In general, the interests paid by Spanish companies to Non-resident investors are subject to a 19% withholding tax. However, in practice, taxation may be much lower or even non-existent, depending on the tax residence of the investor: If he is a resident of the EU, interest is exempt from withholding tax (and therefore from taxation in Spain); Likewise, if the investor is a resident of a State with which Spain has an Agreement to Avoid Double Taxation (hereinafter, DTA), it will be necessary to attend to the provisions of the DTA itself to see which State has the right to tax the interest and at what maximum tax rate. DTAs signed by Spain usually establish the principle of shared taxation (between the State in which the interest originate and the State of residence of the investor), so that Spain can tax the interest obtained by non-residents, normally establishing a lower withholding rate (between 5% and 15%).

Taxation on dividends

In general, dividends paid by Spanish companies to Non-resident investors are taxed in the same way as interest: they are subject to a 19% withholding tax. Likewise, if the investor comes from a country that signed a DTA with Spain, the investor may qualify for the benefits of the DTA (that is, the lowest tax rate that the DTA usually provides for dividends or, even without withholding tax, in the event that the DTA assigns exclusive taxation to the state of residence).
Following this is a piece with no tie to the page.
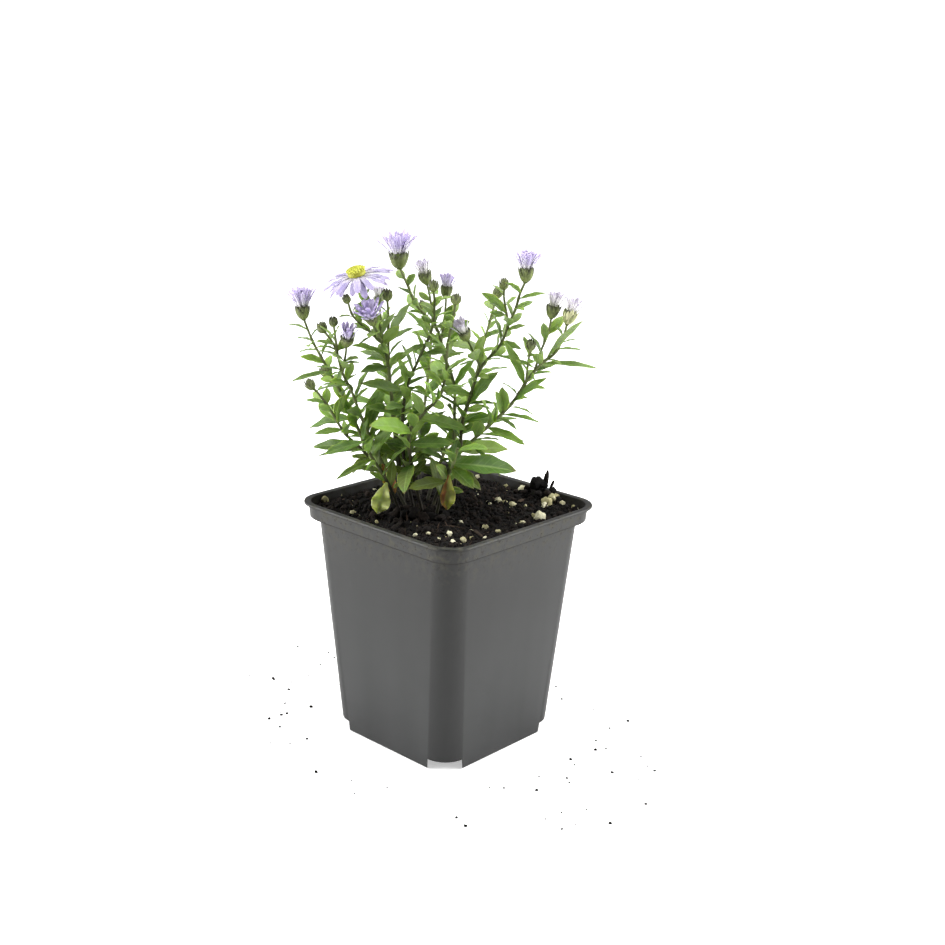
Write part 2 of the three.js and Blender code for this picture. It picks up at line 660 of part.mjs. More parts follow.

As a particularity, dividends distributed by Spanish subsidiaries to their parent companies resident in the EU or the EEA are exempt from tax in Spain upon fulfilment of certain requirements.

Taxation on Capital Gains derived from the sale of shares

The capital gain obtained by a Non-resident, either an individual or a legal entity, from the sale of the shares in Spanish companies is subject to tax at the rate of 19%. However, in practice, if the investor comes from the EU or from a country that has signed a DTA with Spain, there will be no taxation in Spain since in the majority of DTAs signed by Spain grant the investor’s state of residence the exclusive power to tax the capital gains derived from the sale of shares. As an exception, there will be taxation in Spain only in two cases: a) either, when the investor has a substantial participation in the Spanish company (greater than 25% of the share capital) or b) when the shares transferred are from companies with real estate substratum.

In order to access tax benefits (lower withholding or non-withholding), the Non-resident investors must prove tax residence in their country, normally through a certificate of tax residence valid for DTA purposes and also be the effective beneficiary of the income paid by the Spanish company.

For cases in which effective taxation occurs in Spain, the Non-resident investors may, in general, deduct in their country of residence the taxes paid in Spain, where they must also declare the returns obtained worldwide (among them, those obtained in Spain).